The fact of the matter is that no one man—especially a politician—will solve our problems for us. Obama is not Superman, and neither he nor anyone else should be treated that way. There are no magic policy solutions for every challenge our world faces. It’s up to each of us to make our world a better place. The truly great people aren’t the ones with Nobel Prizes, but the ones who forsake fame, fortune and power to pursue their dreams for a better world. Those men and women are the real heroes of our age, and there’s no reason you can’t be one of them.

There was another pretty awful editorial today from the usually awful Study Abroad Columnist, Tim Freer. I plan to respond to that one later today.

Update: Another member, Will Harris, also submitted this letter in response to the same editorial:

The editorial “You can do good, without Nobel” is abhorrent. In essence, it praises demagogues and megalomaniacs and consoles us in our averageness for not achieving their greatness.

Mr. Watson’s “illustrious” Nobel laureates are all powerful men. They do not go to bed at night unhappy. Rulers go to bed giddy with insatiate greed and lust for power. Stop treating them like saints or martyrs. No one forced them to seize the reigns of the state.
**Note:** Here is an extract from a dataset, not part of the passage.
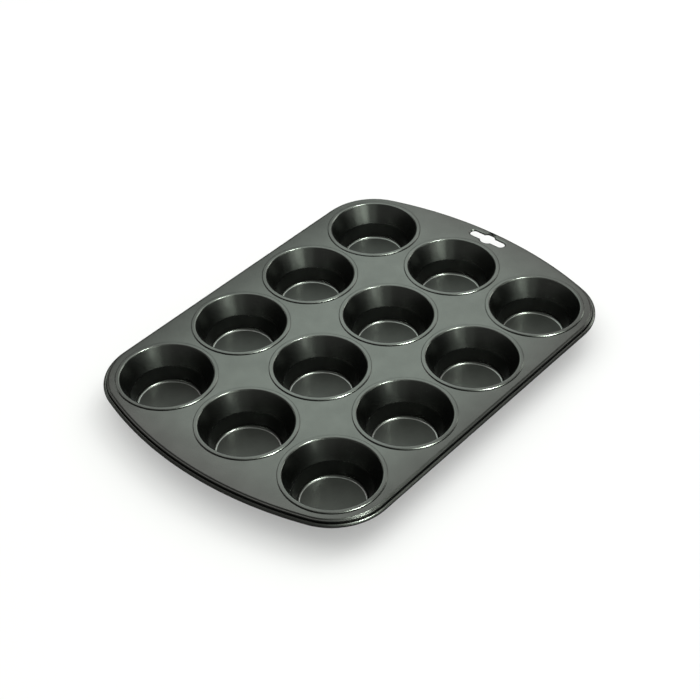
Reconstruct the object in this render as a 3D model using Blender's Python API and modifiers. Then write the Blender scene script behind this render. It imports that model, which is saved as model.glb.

Barack Obama has neither the authority nor the ability to enact the miracles Mr. Watson asks of him. Further, surrendering to the government the power necessary to make the attempt would subject us to oppression, strife, and violence. That is the nature of government.

Are we so impotent that we should pray as though to pagan gods, slaughtering lambs on an altar before the White House whilst supplicating before Barack Obama in the hope that our Omnipotent State will deliver us from the tribulations of existence? No, we will save the world ourselves.

Let us not forget what government really is: a gang of avaricious lawyers and bureaucrats who turn to politics because their only marketable skill is controlling people.

While obsequiously praising rulers, Mr. Watson has insulted us. We are not “average” simply because we have no aspirations to fame and power. The peaceful cooperative efforts of free people–not the strong arm of the state–embody the dignity and majesty of humanity. Let us praise ourselves and not these demagogues.